The speaker at the event will address whether the U.S. should “actively support democratization in China,” according to the event’s Facebook page. The event is co-hosted by the Cornell Political Union, Cornell Democrats, Cornell Republicans, Cornell Asian Pacific Student Union and Cornell International Affairs Society, according to John Sullivan ’20, CPU president.

Living in the United States, Dan currently addresses Chinese communities and students, said Michael Johns ’19, president of the Cornell Republicans and an opinion columnist for The Sun.

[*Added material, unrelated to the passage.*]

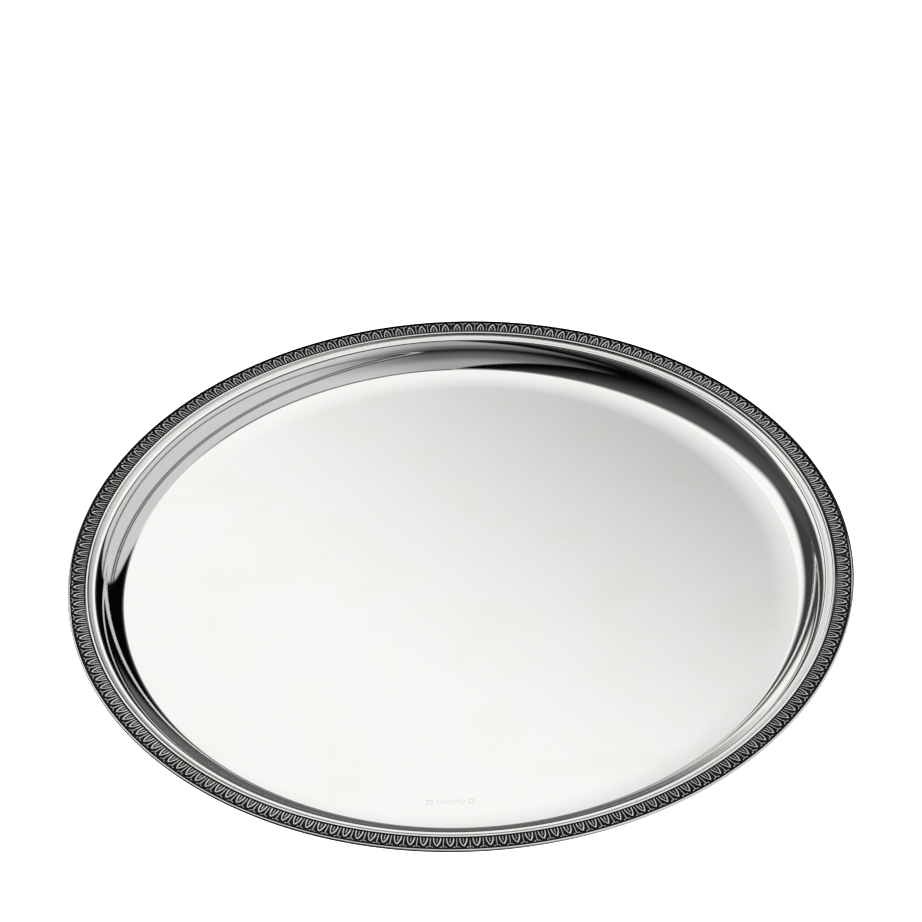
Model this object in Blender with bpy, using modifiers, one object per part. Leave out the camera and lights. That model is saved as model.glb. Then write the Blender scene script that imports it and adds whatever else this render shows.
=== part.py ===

The government violently cracked down on the protests fueled by a yearning for democratization, killing “hundreds to thousands” of Chinese student demonstrators, Johns said. Dan was no exception to the crack down — Johns said he was listed as “most wanted” by the Chinese government of the protesters that escaped death.

Johns praised Dan for exemplifying “ the inherent desire in all people to be free,” urging Cornellians to go see the democratic reformer.

“His efforts are a testament to the bravery of the human spirit, and the lengths that human beings are willing to go to achieve that freedom and earn peace,” Johns said. “I believe that it’s important for Cornellians to connect with this idea and to understand the price of freedom, especially given our detached position safe in the woods of upstate New York.”

Sullivan echoed Johns’ sentiment, saying that he hopes Wang’s history of standing up for his principles will resonate with Cornellians.

“We hope that Dr. Wang will inspire Cornellians to stand up for their values,” Sullivan said. “Though he’s risked death, spent seven years in prison, and was exiled from the country he loves, he continues to challenge the authoritarian one-party state and speak out against the Chinese’ government’s human rights abuses.”